Neil Gaiman ressalta a relevância da literatura para o desenvolvimento 
da criatividade. O governo chinês, por exemplo, reintroduziu a ficção 
científica, antes desaprovada pelas autoridades. Uma delegação enviada 
aos EUA constatou que os inventores/criadores de companhias como Apple,
 Google, Microsoft eram jovens leitores de ficção científica. A 
conclusão dos chineses, reiterada pelo escritor, aponto que o escapismo 
proporcionado pela ficção fornece ferramentas para interagir com (e 
reinventar) a realidade.
“Outro modo de destruir o amor das crianças pela leitura, claro, é 
garantir que não existam livros de qualquer tipo por perto”, continuou o
 escritor. O acesso a livros e outras mídias é essencial para a formação
 de leitores, seja por meio de acervos particulares, escolares ou 
públicos.
Os mediadores cumprem um papel significativo nesse processo: pais e 
familiares, amigos, professores, bibliotecários, jornalistas etc. 
Recordo-me de visitar meu tio avô e descobrir que ele tinha uma 
biblioteca particular (e que ele lera, ainda que não integralmente, todo
 aquele acervo). Atento ao meu fascínio, ele perguntou qual livro eu 
iria levar. Disse que não sabia. O Sr. Evaldo insistiu, me inquirindo 
sobre qual assunto me interessava. Respondi alegremente que gostava 
muito de Guerra nas Estrelas. “Pronto. Leve este livro!”, exclamou enquanto colocava em minhas mãos O Poder do Mito. Foi desse modo que um garoto de 14 anos leu (e gostou de) Joseph Campbell.

Pessoas
 que gostam de ler são bons mediadores. O respeito ao leitor, 
independentemente de sua idade ou repertório, também colabora para o 
incentivo à leitura. Frequentar uma biblioteca (ou gibiteca) 

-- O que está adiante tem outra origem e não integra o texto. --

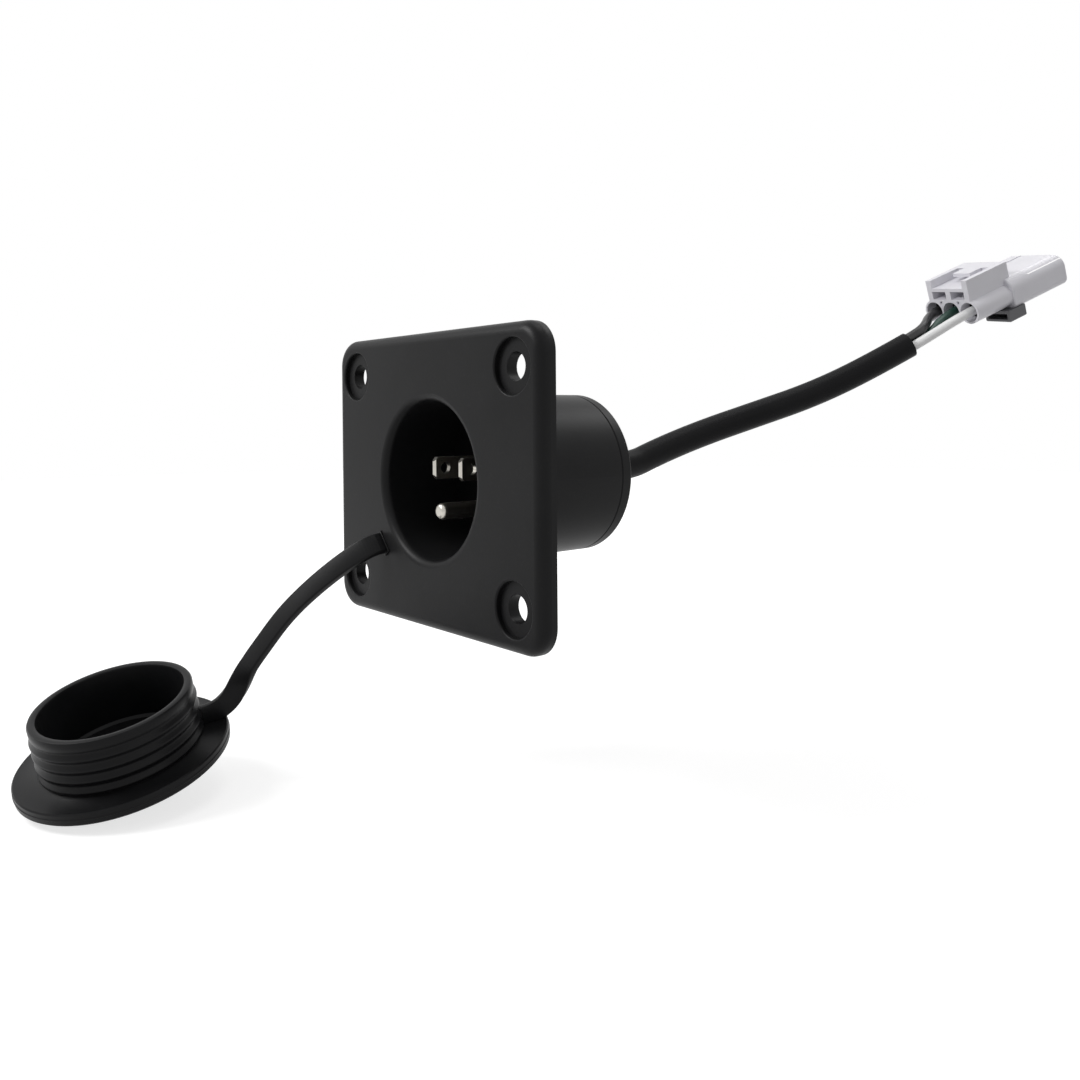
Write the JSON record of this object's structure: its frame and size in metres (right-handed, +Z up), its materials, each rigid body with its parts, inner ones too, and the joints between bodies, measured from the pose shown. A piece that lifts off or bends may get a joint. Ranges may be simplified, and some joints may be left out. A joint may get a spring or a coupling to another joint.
{
  "type": "flanged charger receptacle",
  "caption": "Flanged round inlet with sunk blade contacts, a tethered ribbed rubber cap and a short cord ending in a multi-way wire connector.",
  "frame": {"origin": "centre of the mounting hole pattern in the plane of the flange's back face", "axes": "+X to the right seen from the front, +Y along the barrel away from the front, +Z up"},
  "size_m": [0.1725, 0.325, 0.1649],
  "materials": {
    "housing_plastic": "satin moulded",
    "carrier_plastic": "matte moulded",
    "cover_plastic": "satin moulded",
    "contact_metal": "bright nickel plate",
    "sleeve_metal": "tinned",
    "screw_steel": "zinc plate",
    "bushing_rubber": "matte",
    "cap_rubber": "matte",
    "jacket_rubber": "satin",
    "black_insulation": "smooth",
    "green_insulation": "smooth",
    "white_insulation": "smooth",
    "connector_nylon": "natural nylon",
    "retainer_nylon": "satin moulded",
    "seal_rubber": "soft",
    "terminal_metal": "tin plate"
  },
  "bodies": {
    "root": {"flange_housing": "housing_plastic", "contact_carrier": "carrier_plastic", "line_blade": "contact_metal", "neutral_blade": "contact_metal", "ground_pin": "contact_metal", "line_sleeve": "sleeve_metal", "neutral_sleeve": "sleeve_metal", "ground_sleeve": "sleeve_metal", "line_lead": "black_insulation", "neutral_lead": "white_insulation", "ground_lead": "green_insulation", "keeper_screws": "screw_steel", "contact_keeper": "carrier_plastic", "rear_cover": "cover_plastic", "cover_screws": "screw_steel", "cord_bushing": "bushing_rubber", "sealing_cap": "cap_rubber", "cord_jacket": "jacket_rubber", "black_wire": "black_insulation", "green_wire": "green_insulation", "white_wire": "white_insulation", "connector_housing": "connector_nylon", "connector_retainer": "retainer_nylon", "black_wire_seal": "seal_rubber", "green_wire_seal": "seal_rubber", "white_wire_seal": "seal_rubber", "black_terminal": "terminal_metal", "green_terminal": "terminal_metal", "white_terminal": "terminal_metal"}
  },
  "joints": []
}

infanto-juvenil pode ser muito prazeroso para as crianças e jovens 
quando há bibliotecários atentos e sensíveis.
 
O papel da 
mediação
 inclui, por outro lado, a filtragem de conteúdo, a localização e 
indicação de fontes ou leituras correlatas. Gaiman utiliza a seguinte 
metáfora sobre este aspecto da 
mediação:
 se antes era preciso localizar uma planta no deserto quando se buscava 
informações ou bibliografia sobre determinado assunto, na era digital é 
preciso localizar uma planta específica em uma 
grande floresta.
O escritor defende uma série de obrigações que temos com relação à 
alfabetização, à leitura, à escrita e à imaginação, a lutar 
politicamente pelo valor da leitura, à nossa relação com o passado, com a
 linguagem, com a comunicação e com o prazer da leitura.
Na educação formal, esse último aspecto precisa ser melhor considerado.
 O peso dos “clássicos” da literatura ainda é muito grande. Alunos do ensino médio
 são estimulados, às vezes exclusivamente, a ler as obras indicadas para
 as avaliações vestibulares. Muitos de meus alunos eram devoradores de 
livros, de Paulo Coelho a Caio Fernando Abreu. Eles me indicavam livros e
 eu a eles (Bram Stoker, por exemplo, fez grande um sucesso e abriu boas
 portas para a leitura de livros
 antes os alunos resistiam a ler e depois descobriram prazer em suas 
páginas). É preciso incentivar a leitura para além das “obras 
escolares”.
A palestra de Neil Gaiman lança proposições e retoma pontos relevantes acerca do mundo dos livros
 e nos permite repensar como estimulamos o amor pela leitura, para além 
das leituras que nos vemos obrigados a encarar, mas como parte 
constituinte de nossas vidas.
O passo primordial está em nós, em nossa própria leitura. “Eu acredito 
que nós temos uma obrigação de ler por prazer, em locais públicos ou 
privados. Se nós lemos por prazer, se outros nos veem lendo, então nós 
aprendemos, exercitamos nossa imaginação. Mostramos aos outros que ler é
 algo bom”, defendeu o escritor.
Citações de Neil Gaiman foram livremente traduzidas a partir da matéria publicada no jornal britânico The Guardian.